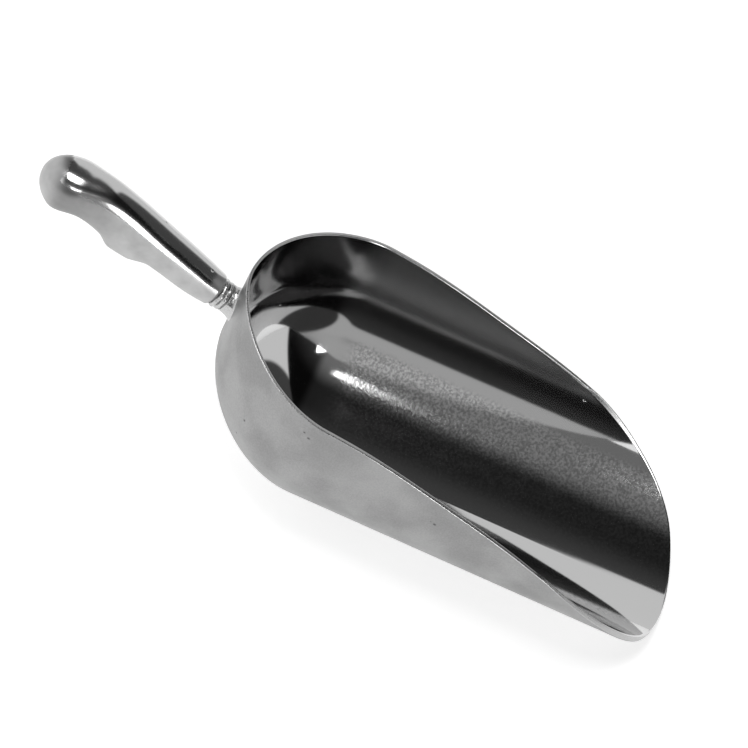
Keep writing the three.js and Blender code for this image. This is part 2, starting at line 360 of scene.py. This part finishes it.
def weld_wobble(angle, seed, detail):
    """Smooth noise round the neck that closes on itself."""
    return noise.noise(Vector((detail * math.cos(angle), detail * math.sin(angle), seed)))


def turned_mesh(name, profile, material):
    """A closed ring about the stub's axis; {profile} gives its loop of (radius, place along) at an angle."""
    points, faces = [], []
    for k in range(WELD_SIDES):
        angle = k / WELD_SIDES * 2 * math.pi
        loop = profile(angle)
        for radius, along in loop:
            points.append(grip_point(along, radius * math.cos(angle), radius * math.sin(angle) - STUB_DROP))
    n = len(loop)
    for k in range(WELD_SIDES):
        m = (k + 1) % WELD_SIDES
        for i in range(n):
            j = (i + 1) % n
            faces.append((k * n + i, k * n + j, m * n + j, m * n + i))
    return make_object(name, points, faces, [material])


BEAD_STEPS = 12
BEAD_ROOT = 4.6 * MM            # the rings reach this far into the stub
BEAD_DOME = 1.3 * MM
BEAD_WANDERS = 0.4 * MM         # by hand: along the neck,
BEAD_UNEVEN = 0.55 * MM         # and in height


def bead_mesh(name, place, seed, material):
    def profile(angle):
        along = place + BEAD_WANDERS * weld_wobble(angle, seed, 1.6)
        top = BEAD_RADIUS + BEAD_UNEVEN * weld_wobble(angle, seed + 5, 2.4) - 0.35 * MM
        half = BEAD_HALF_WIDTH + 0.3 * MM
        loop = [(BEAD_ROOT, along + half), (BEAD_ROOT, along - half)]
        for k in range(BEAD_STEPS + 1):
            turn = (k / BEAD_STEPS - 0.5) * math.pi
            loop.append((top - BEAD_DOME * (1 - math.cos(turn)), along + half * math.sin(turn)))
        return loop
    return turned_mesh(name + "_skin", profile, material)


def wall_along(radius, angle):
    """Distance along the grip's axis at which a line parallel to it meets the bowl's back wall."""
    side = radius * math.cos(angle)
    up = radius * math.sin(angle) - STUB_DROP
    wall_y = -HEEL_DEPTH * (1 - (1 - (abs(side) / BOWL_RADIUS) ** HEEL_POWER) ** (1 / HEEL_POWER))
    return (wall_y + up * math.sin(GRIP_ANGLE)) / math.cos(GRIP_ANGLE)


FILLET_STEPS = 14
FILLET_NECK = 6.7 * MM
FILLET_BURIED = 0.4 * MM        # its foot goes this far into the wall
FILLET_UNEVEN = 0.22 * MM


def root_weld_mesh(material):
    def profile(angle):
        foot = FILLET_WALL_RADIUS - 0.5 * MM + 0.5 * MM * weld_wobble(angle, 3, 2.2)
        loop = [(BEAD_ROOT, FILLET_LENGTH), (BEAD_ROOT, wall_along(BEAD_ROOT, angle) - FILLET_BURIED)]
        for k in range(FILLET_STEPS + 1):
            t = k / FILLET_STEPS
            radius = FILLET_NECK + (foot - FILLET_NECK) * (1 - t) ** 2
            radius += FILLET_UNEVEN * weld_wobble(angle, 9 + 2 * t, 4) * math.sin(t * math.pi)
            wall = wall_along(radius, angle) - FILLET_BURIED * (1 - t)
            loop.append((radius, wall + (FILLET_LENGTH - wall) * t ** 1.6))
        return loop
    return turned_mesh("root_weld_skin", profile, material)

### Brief
Print the material above once more, exactly.

### Result
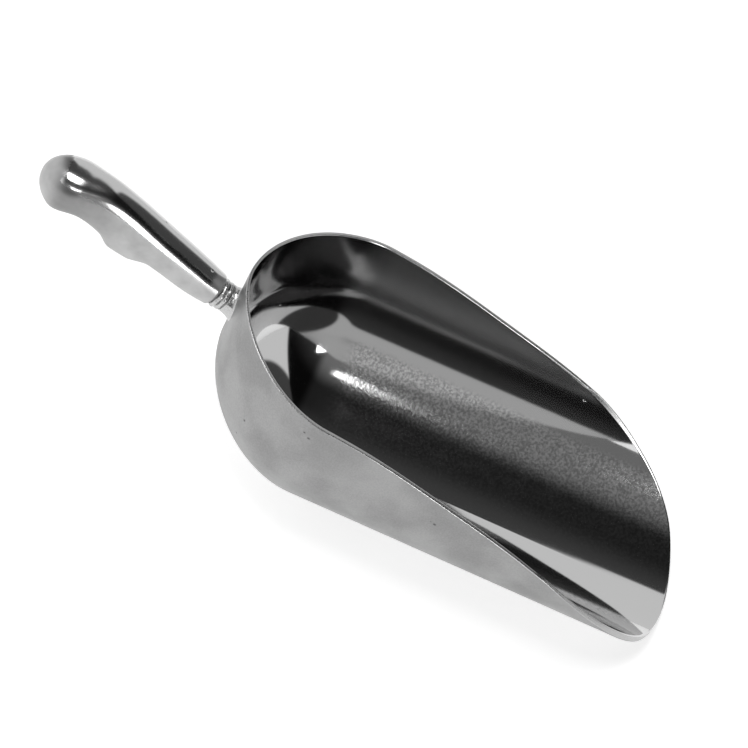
Keep writing the three.js and Blender code for this image. This is part 2, starting at line 360 of scene.py. This part finishes it.
def weld_wobble(angle, seed, detail):
    """Smooth noise round the neck that closes on itself."""
    return noise.noise(Vector((detail * math.cos(angle), detail * math.sin(angle), seed)))


def turned_mesh(name, profile, material):
    """A closed ring about the stub's axis; {profile} gives its loop of (radius, place along) at an angle."""
    points, faces = [], []
    for k in range(WELD_SIDES):
        angle = k / WELD_SIDES * 2 * math.pi
        loop = profile(angle)
        for radius, along in loop:
            points.append(grip_point(along, radius * math.cos(angle), radius * math.sin(angle) - STUB_DROP))
    n = len(loop)
    for k in range(WELD_SIDES):
        m = (k + 1) % WELD_SIDES
        for i in range(n):
            j = (i + 1) % n
            faces.append((k * n + i, k * n + j, m * n + j, m * n + i))
    return make_object(name, points, faces, [material])


BEAD_STEPS = 12
BEAD_ROOT = 4.6 * MM            # the rings reach this far into the stub
BEAD_DOME = 1.3 * MM
BEAD_WANDERS = 0.4 * MM         # by hand: along the neck,
BEAD_UNEVEN = 0.55 * MM         # and in height


def bead_mesh(name, place, seed, material):
    def profile(angle):
        along = place + BEAD_WANDERS * weld_wobble(angle, seed, 1.6)
        top = BEAD_RADIUS + BEAD_UNEVEN * weld_wobble(angle, seed + 5, 2.4) - 0.35 * MM
        half = BEAD_HALF_WIDTH + 0.3 * MM
        loop = [(BEAD_ROOT, along + half), (BEAD_ROOT, along - half)]
        for k in range(BEAD_STEPS + 1):
            turn = (k / BEAD_STEPS - 0.5) * math.pi
            loop.append((top - BEAD_DOME * (1 - math.cos(turn)), along + half * math.sin(turn)))
        return loop
    return turned_mesh(name + "_skin", profile, material)


def wall_along(radius, angle):
    """Distance along the grip's axis at which a line parallel to it meets the bowl's back wall."""
    side = radius * math.cos(angle)
    up = radius * math.sin(angle) - STUB_DROP
    wall_y = -HEEL_DEPTH * (1 - (1 - (abs(side) / BOWL_RADIUS) ** HEEL_POWER) ** (1 / HEEL_POWER))
    return (wall_y + up * math.sin(GRIP_ANGLE)) / math.cos(GRIP_ANGLE)


FILLET_STEPS = 14
FILLET_NECK = 6.7 * MM
FILLET_BURIED = 0.4 * MM        # its foot goes this far into the wall
FILLET_UNEVEN = 0.22 * MM


def root_weld_mesh(material):
    def profile(angle):
        foot = FILLET_WALL_RADIUS - 0.5 * MM + 0.5 * MM * weld_wobble(angle, 3, 2.2)
        loop = [(BEAD_ROOT, FILLET_LENGTH), (BEAD_ROOT, wall_along(BEAD_ROOT, angle) - FILLET_BURIED)]
        for k in range(FILLET_STEPS + 1):
            t = k / FILLET_STEPS
            radius = FILLET_NECK + (foot - FILLET_NECK) * (1 - t) ** 2
            radius += FILLET_UNEVEN * weld_wobble(angle, 9 + 2 * t, 4) * math.sin(t * math.pi)
            wall = wall_along(radius, angle) - FILLET_BURIED * (1 - t)
            loop.append((radius, wall + (FILLET_LENGTH - wall) * t ** 1.6))
        return loop
    return turned_mesh("root_weld_skin", profile, material)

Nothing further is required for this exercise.